§ Instruction:
Locate all lines with the word "Blender". Copy them.

Stored dataset items:
┏━━

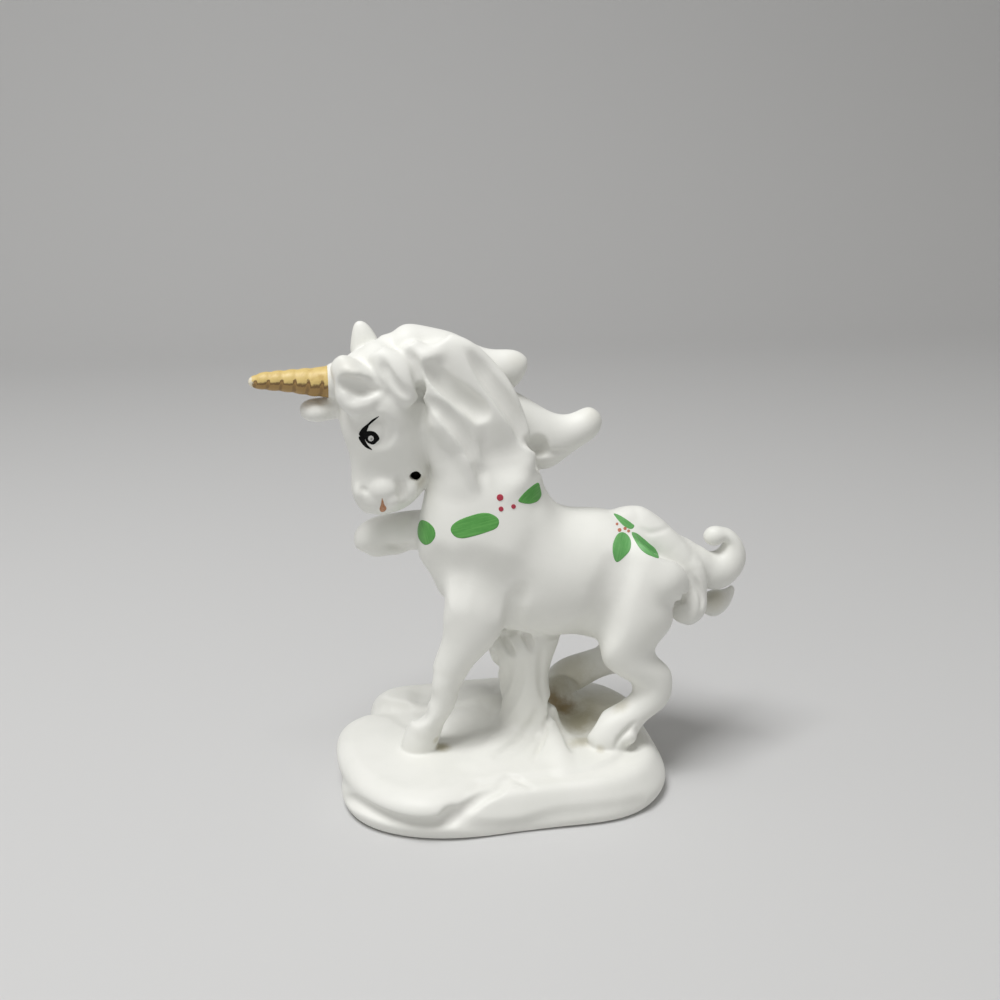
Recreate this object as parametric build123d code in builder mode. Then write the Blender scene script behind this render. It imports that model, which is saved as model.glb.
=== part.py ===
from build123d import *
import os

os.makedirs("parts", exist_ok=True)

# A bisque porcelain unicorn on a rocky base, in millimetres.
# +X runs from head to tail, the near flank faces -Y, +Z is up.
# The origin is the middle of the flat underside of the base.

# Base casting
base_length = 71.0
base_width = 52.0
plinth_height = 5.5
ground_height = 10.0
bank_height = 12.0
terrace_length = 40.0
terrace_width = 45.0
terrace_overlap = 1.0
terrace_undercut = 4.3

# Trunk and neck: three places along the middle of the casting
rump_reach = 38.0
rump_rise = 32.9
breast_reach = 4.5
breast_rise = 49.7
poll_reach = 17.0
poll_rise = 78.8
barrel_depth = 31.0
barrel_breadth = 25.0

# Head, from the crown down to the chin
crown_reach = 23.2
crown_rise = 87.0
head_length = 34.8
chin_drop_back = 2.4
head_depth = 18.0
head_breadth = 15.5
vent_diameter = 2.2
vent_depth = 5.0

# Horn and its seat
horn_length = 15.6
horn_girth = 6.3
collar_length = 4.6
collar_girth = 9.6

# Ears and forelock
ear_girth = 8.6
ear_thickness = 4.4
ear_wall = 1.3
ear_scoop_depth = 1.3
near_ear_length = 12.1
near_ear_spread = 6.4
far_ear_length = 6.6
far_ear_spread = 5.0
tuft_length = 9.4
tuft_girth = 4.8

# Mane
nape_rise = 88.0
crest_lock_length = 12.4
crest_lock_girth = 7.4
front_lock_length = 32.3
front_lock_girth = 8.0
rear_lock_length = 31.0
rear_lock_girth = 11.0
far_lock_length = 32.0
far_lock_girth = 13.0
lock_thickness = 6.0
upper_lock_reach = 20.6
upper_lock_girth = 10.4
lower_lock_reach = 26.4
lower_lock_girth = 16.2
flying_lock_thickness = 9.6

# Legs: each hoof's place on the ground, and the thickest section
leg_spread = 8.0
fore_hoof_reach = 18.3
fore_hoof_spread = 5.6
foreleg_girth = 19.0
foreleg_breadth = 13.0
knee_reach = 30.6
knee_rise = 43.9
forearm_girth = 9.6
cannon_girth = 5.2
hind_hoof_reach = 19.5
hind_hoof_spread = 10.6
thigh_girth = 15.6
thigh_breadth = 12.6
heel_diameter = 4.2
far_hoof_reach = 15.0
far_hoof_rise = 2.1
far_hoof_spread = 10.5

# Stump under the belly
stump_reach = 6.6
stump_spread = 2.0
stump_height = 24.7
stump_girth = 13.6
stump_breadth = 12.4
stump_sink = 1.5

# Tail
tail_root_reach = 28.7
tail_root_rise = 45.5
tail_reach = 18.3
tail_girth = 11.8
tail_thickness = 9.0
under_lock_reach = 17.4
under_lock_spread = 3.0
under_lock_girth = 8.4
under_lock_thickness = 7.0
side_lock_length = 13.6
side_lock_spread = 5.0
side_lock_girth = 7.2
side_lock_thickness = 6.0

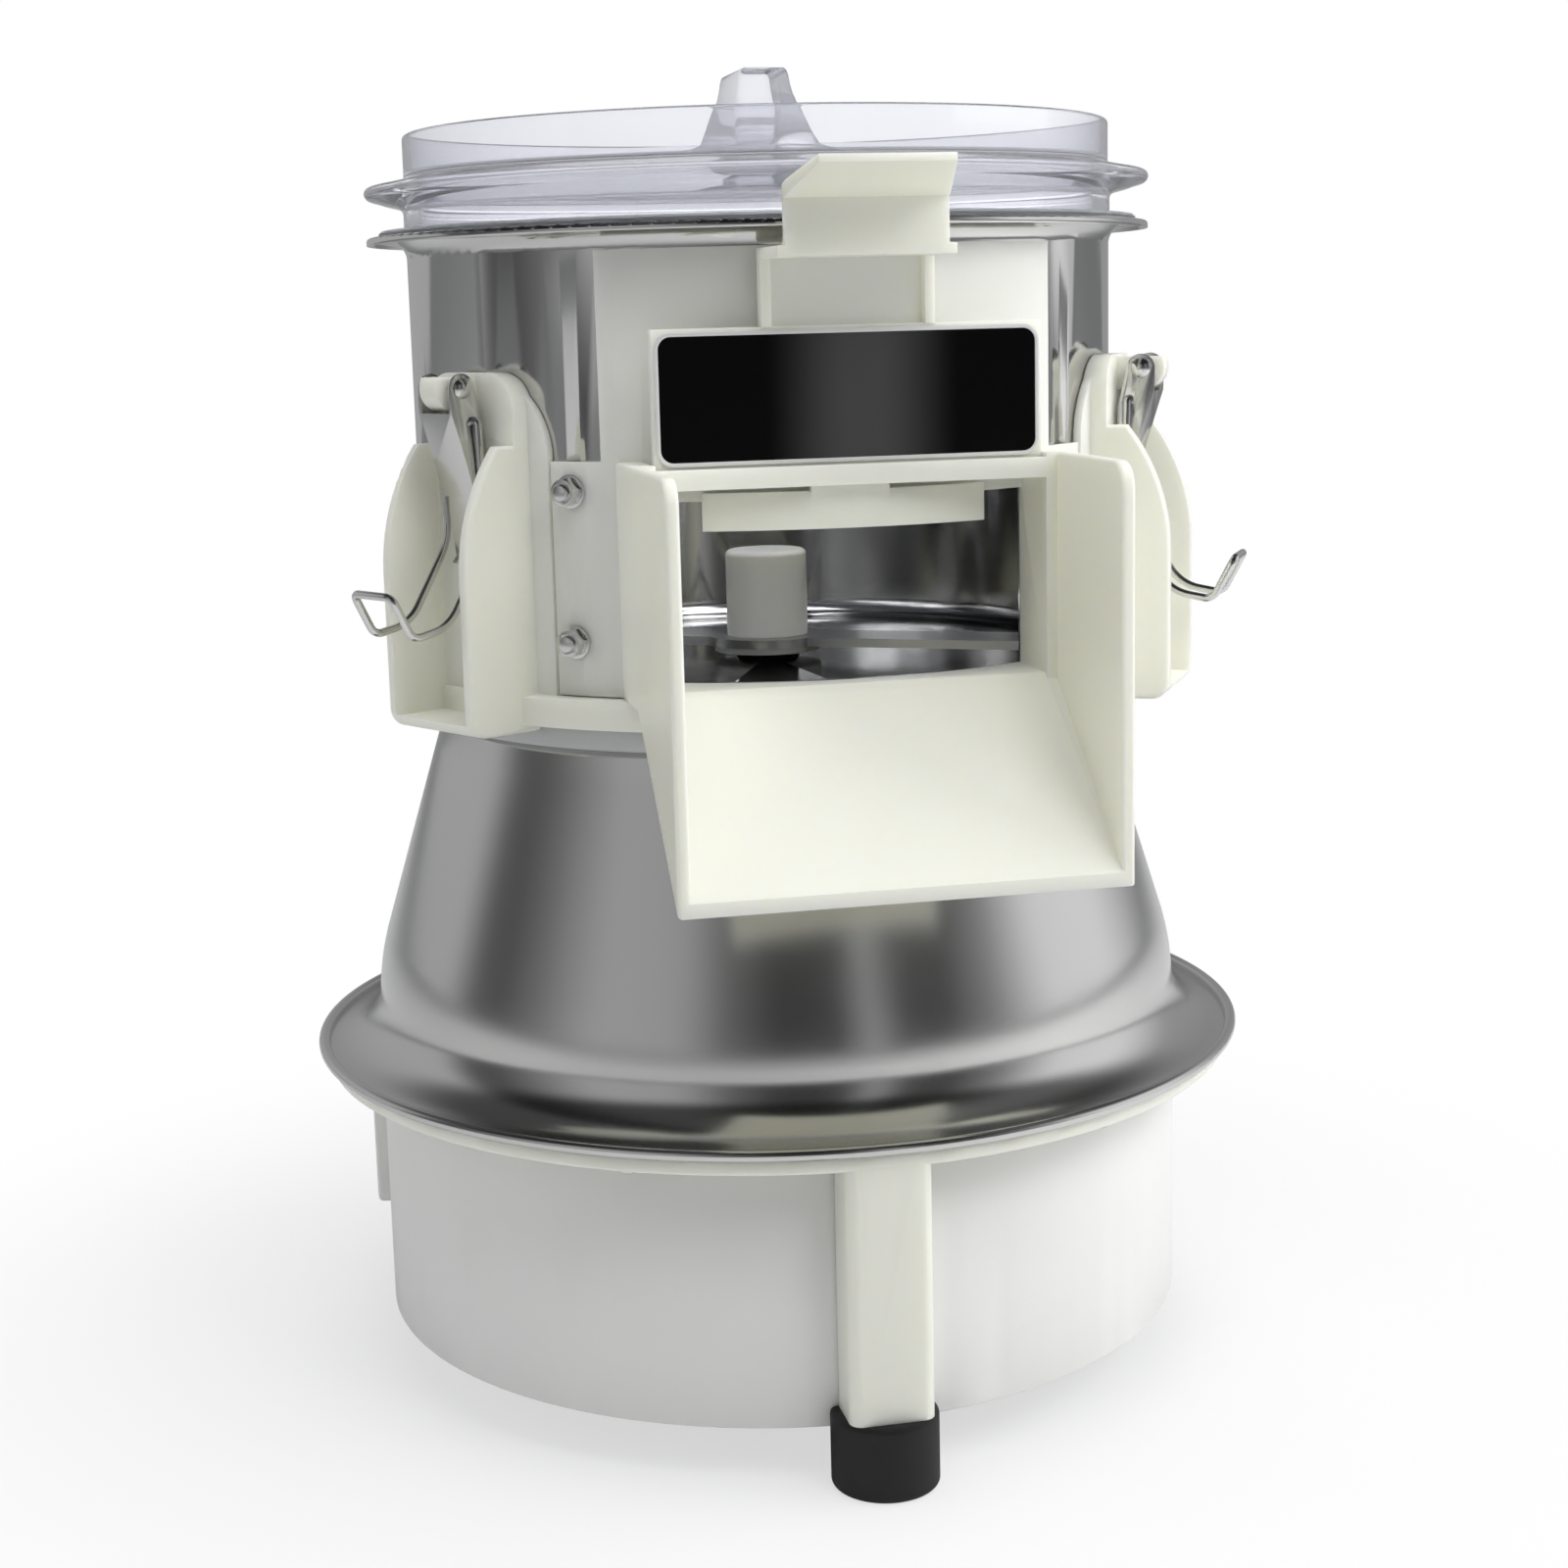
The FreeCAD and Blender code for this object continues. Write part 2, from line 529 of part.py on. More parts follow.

┗━━

§ Answer for this exercise:
Recreate this object as parametric build123d code in builder mode. Then write the Blender scene script behind this render. It imports that model, which is saved as model.glb.
The FreeCAD and Blender code for this object continues. Write part 2, from line 529 of part.py on. More parts follow.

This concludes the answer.